Kleinere Kinder fühlen sich noch groß und stark, wenn sie Mami oder Papi mal ein Glas Wasser bringen. Schulkinder haben manchmal magische Ideen: Habe ich meine Mutter oder meinen Vater krankgemacht? Sie achten darauf, ihre Eltern zu schonen. In der Pubertät quälen Jugendliche manchmal Schuldgefühle: Darf ich gesund und glücklich werden, wenn meine Eltern so krank sind?

Abendblatt:

Wann ist die Entwicklung eines Kindes gefährdet?

Pott:

In Extremfällen.
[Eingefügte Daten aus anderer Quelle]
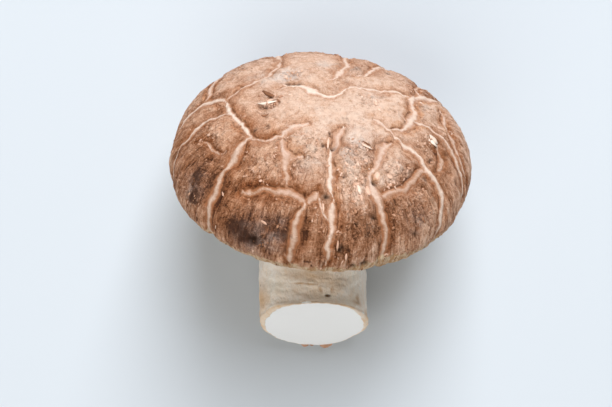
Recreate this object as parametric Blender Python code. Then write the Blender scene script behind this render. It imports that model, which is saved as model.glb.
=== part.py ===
"""Shiitake mushroom: a domed cap with an in-rolled margin, its gills and a curved stem cut off flat.

It is shaped standing upright, with the axis of the cap along Z and the stem bending towards -Y. Then it is
tipped over backwards, until the back of the margin and the outside of the stem's bend both touch the
surface, which is how a picked mushroom comes to rest. Metres, +Z up.
"""

import math

import bmesh
import bpy
from mathutils import Matrix, Vector

MM = 0.001

# Cap. Its rim plane, at height 0, is where it is widest.
CAP_RADIUS = 30.0 * MM
DOME_HEIGHT = 16.2 * MM
DOME_SHOULDER = 2.1  # over 2 makes the dome flatter on top and fuller at the shoulder
MARGIN_RADIUS = 5.2 * MM  # of the outside curve of the in-rolled margin
LIP_RADIUS = 1.7 * MM  # of its free edge, which hangs inside the curve
CHAMBER_RADIUS = 24.3 * MM
CEILING_HEIGHT = 4.4 * MM
CAP_STEPS = 72

# Unevenness of the cap, as (waves round the rim, share of the radius, direction of the first crest in degrees)
CAP_LOBES = ((2, 0.018, 79.0), (3, 0.009, 4.0), (4, 0.008, 28.0))

# Gills, drawn as one corrugated ring
GILL_COUNT = 60
GILL_STEPS = 4  # two for the edge of a gill and two for the gap beside it
GILL_DEPTH = 5.6 * MM
GILL_GAP_DEPTH = 2.2 * MM
GILL_ARCH = 0.7 * MM  # how far the edges bow down between the stem and the margin
GILL_INNER_RADIUS = 12.0 * MM

# Stem. It goes straight down from the ceiling, then bends forward to the cut.
STEM_RADIUS = 10.8 * MM
STEM_STRAIGHT = 15.0 * MM  # below the rim plane
BEND_RADIUS = 19.2 * MM
BEND_ANGLE = math.radians(65.5)
BEND_HEADING = math.radians(6.8)  # the bend's plane, turned about the axis from straight towards -Y
STEM_SWING = 1.2 * MM  # how far the cut end stands to one side of that plane
STEM_SIDES = 48
STRAIGHT_RINGS = 6
BEND_RINGS = 10
STEM_WAIST = 0.035  # the stem is this much thinner just under the gills
STEM_RIBS = ((2, 0.018, 20.0), (3, 0.012, 75.0), (5, 0.008, 0.0))  # as CAP_LOBES

CLEARANCE = 0.3 * MM  # between the solids that touch

RESTING_TURN = math.radians(-6.4)  # about the vertical, so that the stem runs straight towards -Y

COLOURS = {
    "cap": ((0.42, 0.22, 0.13), 0.62),
    "gills": ((0.82, 0.72, 0.56), 0.75),
    "stem": ((0.78, 0.68, 0.52), 0.70),
}


def clear_scene():
    for obj in list(bpy.data.objects):
        bpy.data.objects.remove(obj)


def material(name):
    colour, roughness = COLOURS[name]
    made = bpy.data.materials.new(name)
    made.use_nodes = True
    shader = made.node_tree.nodes["Principled BSDF"]
    shader.inputs["Base Color"].default_value = (*colour, 1.0)
    shader.inputs["Roughness"].default_value = roughness
    shader.inputs["Metallic"].default_value = 0.0
    made.diffuse_color = (*colour, 1.0)
    return made


def waves(direction, crests):
    """The sum of the cosine waves in crests at this direction round the axis."""
    return sum(share * math.cos(n * (direction - math.radians(first))) for n, share, first in crests)


def arc(centre, radius, start, end, steps):
    """Points (radius, height) along an arc, its angles in degrees, both ends included."""
    angles = [math.radians(start + (end - start) * i / steps) for i in range(steps + 1)]
    return [(centre[0] + radius * math.cos(a), centre[1] + radius * math.sin(a)) for a in angles]


def dome_height(radius):
    share = min(1.0, radius / CAP_RADIUS)
    return DOME_HEIGHT * math.sqrt(1.0 - share**DOME_SHOULDER)


def cap_profile():
    """From the top of the dome, over the margin and its lip, to the middle of the chamber's ceiling."""
    dome_steps = 14
    turns = [math.pi / 2 * i / dome_steps for i in range(dome_steps)]
    dome = [(CAP_RADIUS * math.sin(t), dome_height(CAP_RADIUS * math.sin(t))) for t in turns]
    margin_centre = (CAP_RADIUS - MARGIN_RADIUS, 0.0)
    margin = arc(margin_centre, MARGIN_RADIUS, 0, -90, 7)
    lip = arc((margin_centre[0], LIP_RADIUS - MARGIN_RADIUS), LIP_RADIUS, -90, -200, 6)[1:]
    wall_radius = 2.4 * MM
    wall_centre = (CHAMBER_RADIUS - wall_radius, CEILING_HEIGHT - wall_radius)
    wall = arc(wall_centre, wall_radius, -25, 90, 5)
    ceiling = [(radius * MM, CEILING_HEIGHT) for radius in (17.0, 11.5, 6.0, 0.0)]
    return dome + margin + lip + wall + ceiling


def lathe(profile, steps):
    """A bmesh of the profile turned once about Z."""
    bm = bmesh.new()
    points = [bm.verts.new((radius, 0.0, height)) for radius, height in profile]
    edges = [bm.edges.new(pair) for pair in zip(points, points[1:])]
    bmesh.ops.spin(
        bm,
        geom=points + edges,
        cent=(0, 0, 0),
        axis=(0, 0, 1),
        angle=2 * math.pi,
        steps=steps,
        use_merge=True,
    )
    bmesh.ops.remove_doubles(bm, verts=bm.verts, dist=1e-6)
    return bm


def finish(name, bm, sharp_degrees=50.0):
    """Makes the bmesh a smooth-shaded object with its own material."""
    bmesh.ops.recalc_face_normals(bm, faces=bm.faces)
    mesh = bpy.data.meshes.new(name)
    bm.to_mesh(mesh)
    bm.free()
    mesh.shade_smooth()
    mesh.set_sharp_from_angle(angle=math.radians(sharp_degrees))
    mesh.materials.append(material(name))
    obj = bpy.data.objects.new(name, mesh)
    bpy.context.scene.collection.objects.link(obj)
    return obj


def make_cap():
    """Flesh and skin in one solid, uneven round its rim as a grown cap is."""
    bm = lathe(cap_profile(), CAP_STEPS)
    for vert in bm.verts:
        direction = math.atan2(vert.co.y, vert.co.x)
        reach = (vert.co.xy.length / CAP_RADIUS) ** 4  # the lobes fade out before the chamber's wall
        swell = 1.0 + waves(direction, CAP_LOBES) * reach
        vert.co.x *= swell
        vert.co.y *= swell
    return finish("cap", bm)


def gill_edge_height(radius):
    """Height of the gills' free edges, which bow down between the stem and the margin."""
    outer = CHAMBER_RADIUS - CLEARANCE
    share = (radius - GILL_INNER_RADIUS) / (outer - GILL_INNER_RADIUS)
    return CEILING_HEIGHT - CLEARANCE - GILL_DEPTH - GILL_ARCH * math.sin(math.pi * share)


def gill_profile():
    """A closed ring section: along the ceiling outwards, and back along the gills' edges."""
    top = CEILING_HEIGHT - CLEARANCE
    outer = CHAMBER_RADIUS - CLEARANCE
    shoulder = 2.6 * MM  # the ring's outer corner keeps clear of the chamber's rounded wall
    across = [GILL_INNER_RADIUS + (outer - shoulder - GILL_INNER_RADIUS) * i / 3 for i in range(4)]
    upper = [(radius, top) for radius in across]
    side = [(outer - 0.5 * MM, top - shoulder), (outer - 1.2 * MM, gill_edge_height(outer - 1.2 * MM))]
    lower = [(radius, gill_edge_height(radius)) for radius in reversed(across[:3])]
    return upper + side + lower + [upper[0]]


def make_gills():
    """The gills as one corrugated ring, with every gap cut up between two gills."""
    steps = GILL_COUNT * GILL_STEPS
    bm = lathe(gill_profile(), steps)
    for vert in bm.verts:
        radius = vert.co.xy.length
        at_edge = vert.co.z < gill_edge_height(radius) + 0.1 * MM
        turn = math.atan2(vert.co.y, vert.co.x) / (2 * math.pi) * steps
        if at_edge and round(turn) % GILL_STEPS >= GILL_STEPS / 2:
            vert.co.z += GILL_DEPTH - GILL_GAP_DEPTH
    return finish("gills", bm, sharp_degrees=35.0)


def stem_rings():
    """The stem's rings from the ceiling to the cut, as (place, radius)."""
    top = CEILING_HEIGHT - CLEARANCE
    rings = []
    for i in range(STRAIGHT_RINGS):
        height = top - (top + STEM_STRAIGHT) * i / STRAIGHT_RINGS
        rings.append((Vector((0, 0, height)), 0.0))
    for i in range(BEND_RINGS + 1):
        tilt = BEND_ANGLE * i / BEND_RINGS
        forward = BEND_RADIUS * (1 - math.cos(tilt))
        down = STEM_STRAIGHT + BEND_RADIUS * math.sin(tilt)
        rings.append((Vector((0, -forward, -down)), -tilt))
    shaped = []
    for i, (centre, tilt) in enumerate(rings):
        share = i / (len(rings) - 1)
        centre.x += STEM_SWING * share**2
        waist = 1.0 - STEM_WAIST * math.sin(math.pi * min(1.0, 1.6 * share))
        heading = Matrix.Rotation(BEND_HEADING, 4, "Z")
        place = heading @ Matrix.Translation(centre) @ Matrix.Rotation(tilt, 4, "X")
        shaped.append((place, STEM_RADIUS * waist))
    return shaped


def make_stem():
    """A ribbed round bar that follows the bend. Both its ends are flat, and the lower one is the cut."""
    bm = bmesh.new()
    ring = bmesh.ops.create_circle(bm, segments=STEM_SIDES, radius=1.0)["verts"]
    shape = [vert.co * (1.0 + waves(math.atan2(vert.co.y, vert.co.x), STEM_RIBS)) for vert in ring]
    edges = bm.edges[:]
    for number, (place, radius) in enumerate(stem_rings()):
        if number:
            grown = bmesh.ops.extrude_edge_only(bm, edges=edges)["geom"]
            edges = [item for item in grown if isinstance(item, bmesh.types.BMEdge)]
            new = [item for item in grown if isinstance(item, bmesh.types.BMVert)]
            ring = [next(vert for vert in new if vert.co == old.co) for old in ring]
        for vert, point in zip(ring, shape):
            vert.co = place @ (point * radius)
    bmesh.ops.holes_fill(bm, edges=bm.edges, sides=0)
    return finish("stem", bm)


def lowest(obj, turn):
    return min((turn @ vert.co).z for vert in obj.data.vertices)


def resting_tilt(cap, stem):
    """The angle, tipping backwards, at which the cap and the stem both touch the surface."""
    low, high = math.radians(20.0), math.radians(80.0)
    for _ in range(40):
        middle = (low + high) / 2
        turn = Matrix.Rotation(-middle, 3, "X")
        if lowest(cap, turn) > lowest(stem, turn):
            low = middle
        else:
            high = middle
    return middle


def lay_down(parts):
    """Hangs the parts on one empty, tipped over, with the middle of their box's floor at the origin."""
    tilt = resting_tilt(parts["cap"], parts["stem"])
    turn = Matrix.Rotation(RESTING_TURN, 4, "Z") @ Matrix.Rotation(-tilt, 4, "X")
    points = [turn @ vert.co for part in parts.values() for vert in part.data.vertices]
    low = Vector(min(point[axis] for point in points) for axis in range(3))
    high = Vector(max(point[axis] for point in points) for axis in range(3))
    mushroom = bpy.data.objects.new("mushroom", None)
    bpy.context.scene.collection.objects.link(mushroom)
    mushroom.matrix_world = Matrix.Translation((-(low.x + high.x) / 2, -(low.y + high.y) / 2, -low.z)) @ turn
    for part in parts.values():
        part.parent = mushroom


def main():
    clear_scene()
    lay_down({"cap": make_cap(), "gills": make_gills(), "stem": make_stem()})


main()
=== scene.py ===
# %% [markdown]
# # A shiitake mushroom, lying on its side
#
# The mushroom is three organs: a domed cap whose skin has split into plates, a ring of thin gills under it,
# and a stout curved stem that was cut off flat. The CAD model gives their size and their place. Here each
# one is modelled again with the surface that a grown thing has, and is wrapped on exactly the same shape.

import math
import random

import bmesh
import bpy
import numpy as np
from mathutils import Matrix, Vector, noise
from mathutils.kdtree import KDTree


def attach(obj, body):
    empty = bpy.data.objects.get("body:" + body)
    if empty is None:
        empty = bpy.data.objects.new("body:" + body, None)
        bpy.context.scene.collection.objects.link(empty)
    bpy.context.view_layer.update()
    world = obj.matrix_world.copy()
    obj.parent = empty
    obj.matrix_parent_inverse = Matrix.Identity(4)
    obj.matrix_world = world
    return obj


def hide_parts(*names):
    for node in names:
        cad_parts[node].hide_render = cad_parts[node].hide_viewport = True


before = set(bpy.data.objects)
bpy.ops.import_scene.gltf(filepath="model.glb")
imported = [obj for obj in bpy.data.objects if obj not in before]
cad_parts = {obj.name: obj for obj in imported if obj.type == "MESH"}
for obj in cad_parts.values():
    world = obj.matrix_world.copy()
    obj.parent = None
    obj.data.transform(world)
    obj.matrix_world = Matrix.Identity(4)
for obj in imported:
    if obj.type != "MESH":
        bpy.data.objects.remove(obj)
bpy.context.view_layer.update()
MM = 0.001

# %% [markdown]
# ## Camera, floor and light
#
# The mushroom lies on a pale table and is seen from straight above. Small lamps would draw hard shadows, so
# the light comes from two large soft panels. The stronger one stands behind the cap, a little to its right:
# the cap's back is bright, its front is in half shade, and a broad soft shadow falls past the stem. The
# weaker one stands in front, and the sky fills what is left of the shadow evenly.

# %% Camera
LENS = 100.0
CAMERA_TARGET = Vector((-3.0, -1.1, 25.0)) * MM
CAMERA_DISTANCE = 331.0 * MM
CAMERA_ELEVATION = math.radians(88.9)


def aim(obj, target):
    """Turns a camera or a light to face the target, keeping its top towards +Y."""
    obj.rotation_euler = (target - obj.location).to_track_quat("-Z", "Y").to_euler()


camera = bpy.data.objects.new("camera", bpy.data.cameras.new("camera"))
bpy.context.scene.collection.objects.link(camera)
camera.data.lens = LENS
camera.data.clip_start = 0.01
towards_camera = Vector((0.0, -math.cos(CAMERA_ELEVATION), math.sin(CAMERA_ELEVATION)))
camera.location = CAMERA_TARGET + towards_camera * CAMERA_DISTANCE
aim(camera, CAMERA_TARGET)
bpy.context.scene.camera = camera
bpy.context.scene.view_settings.view_transform = "Standard"
print("camera at", tuple(round(value, 3) for value in camera.location))

# %% Sky and lights
SKY_COLOUR = (1.0, 0.98, 0.94, 1.0)
SKY_STRENGTH = 0.23
LIGHT_DISTANCE = 1.7
MIDDLE_OF_CAP = Vector((0.0, 0.0, 0.02))


def soft_light(name, azimuth, elevation, size, watts, colour):
    """A rectangular light that faces the mushroom. Azimuth 0 is behind the cap, 90 to its right."""
    light = bpy.data.objects.new(name, bpy.data.lights.new(name, "AREA"))
    bpy.context.scene.collection.objects.link(light)
    light.data.shape = "RECTANGLE"
    light.data.size, light.data.size_y = size
    light.data.energy = watts
    light.data.color = colour
    turn, rise = math.radians(azimuth), math.radians(elevation)
    towards = Vector((math.sin(turn) * math.cos(rise), math.cos(turn) * math.cos(rise), math.sin(rise)))
    light.location = MIDDLE_OF_CAP + towards * LIGHT_DISTANCE
    aim(light, MIDDLE_OF_CAP)
    return light


sky = bpy.data.worlds.new("sky")
sky.use_nodes = True
sky.node_tree.nodes["Background"].inputs["Color"].default_value = SKY_COLOUR
sky.node_tree.nodes["Background"].inputs["Strength"].default_value = SKY_STRENGTH
bpy.context.scene.world = sky
for light in (
    soft_light("window", 10, 47, (0.95, 1.5), 41.0, (0.96, 1.0, 1.06)),
    soft_light("room", 203, 43, (1.7, 1.7), 15.6, (1.0, 0.98, 0.95)),
):
    print(f"{light.name}: {light.data.energy:.1f} W, {light.data.size:.2f} x {light.data.size_y:.2f} m")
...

Wenn pflegerisches Handeln, wie Essen anreichen, Windeln wechseln, Duschen und Waschen der Eltern sowie die Verantwortung für den Haushalt oder jüngere Geschwisterkinder den Alltag eines Kindes prägt.

Abendblatt:

Mit welchen Problemen sind die Familien konfrontiert?

Pott:

Abgesehen von der emotionalen Belastung, sind es häufig finanzielle Probleme - durch den dauerhaften Verdienstausfall eines Elternteils. Hinzukommt, dass diese Familien häufig stigmatisiert sind, die Kinder von der Gesellschaft mitbehindert werden. Das verschlimmert ihre Situation.

Abendblatt:

Welche Unterstützung erfahren die Familien?

Pott:

Sehr wenig, da es für sie kein Bewusstsein gibt. Eltern krebskranker Kinder, zum Beispiel, werden schon nach der Erstdiagnose im Krankenhaus psychologisch betreut. Es gibt auch vergleichsweise viele Hilfsangebote für Eltern mit behinderten Kindern. Im umgekehrten Fall ist das nicht so. Durch einen speziellen Krankenkassen-Fonds könnte diesen Familien in Notsituationen unbürokratische Hilfe geleistet werden. Daraus könnten auch notwendige Beratungsangebote für die Kinder finanziert werden. Was den Familien oft am meisten fehlt, ist ein enges soziales Netzwerk aus Nachbarschaft oder Freunden. Diese Familien sind oft sehr isoliert.